The late British historian A.J.P. Taylor suggested that the fault lay in the failure of the liberal revolution of 1848--"the turning point at which history failed to turn." But Taylor noted that the great symbol of that moment of liberal nationalism, the Frankfurt Parliament, chose as its slogan, "Einheit, Freiheit, Macht": Unity, Freedom, Power. Even the liberals thought instinctively in terms of Machtpolitik.

Perhaps the most telling single contribution came from a German historian who was not looking at Nazism at all, but concentrated instead on the question of German responsibility for the outbreak of World War I. Fritz Fischer's seminal work of 1961, Griff nach der Weltmacht ("The Grasp for World Power"), was based on the rarely used archives of the sub-kingdoms of the German Reich who kept "embassies" in Berlin. It made a powerful case that German generals and officials wanted and deliberately provoked war as a pre-emptive strike against a fast-industrializing Russia.
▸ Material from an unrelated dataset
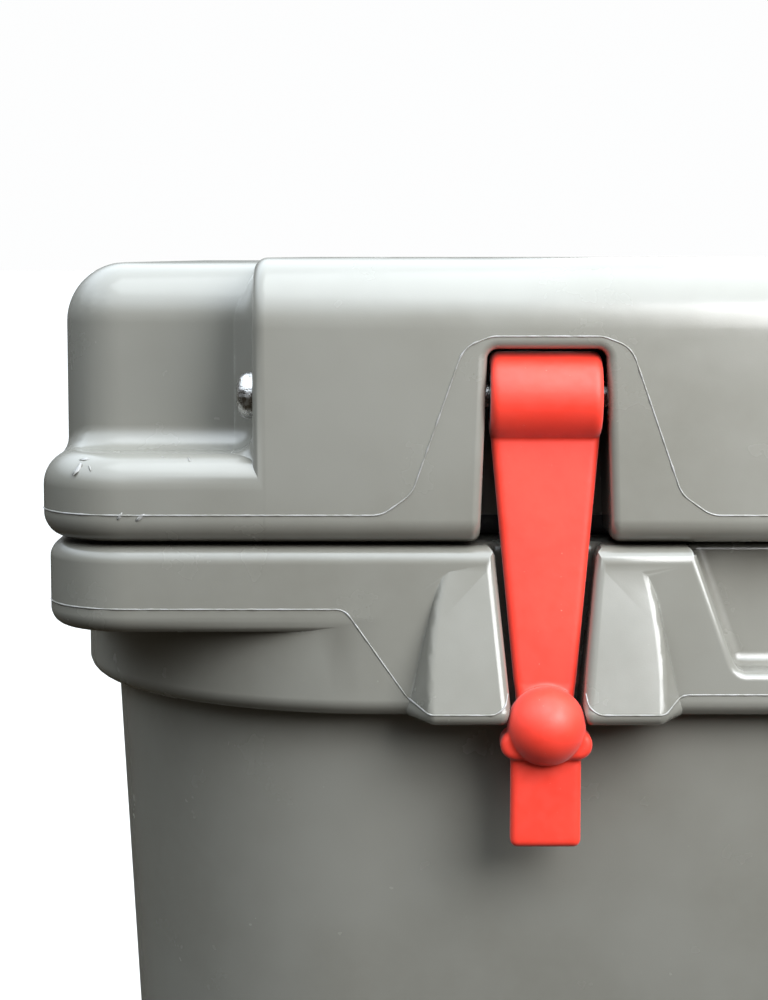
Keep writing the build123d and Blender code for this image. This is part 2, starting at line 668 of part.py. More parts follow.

Fischer's work had important implications. An important feature of the "innocent Germans, guilty Nazis" theory was that Germany has simply been unlucky. World War I was nobody's fault, or everybody's. A diplomatic crisis in the Balkans had got out of hand. The mobilization plans of the various armies then took over. Germany had to defeat France in six weeks, before sending the vast armies back by train to the Eastern Front to confront the advancing Russians. Once defeated, Germany was then unfairly blamed for starting the war and suffered punitive vengeance at the hands of the victors, which caused the great inflation that destroyed the savings of the German middle class and left the country demoralized and prostrate before the Great Depression. Adolf Hitler seemed to have the answers, not least in defeating the communists, but then led the country astray with his racial insanities and lust for conquest.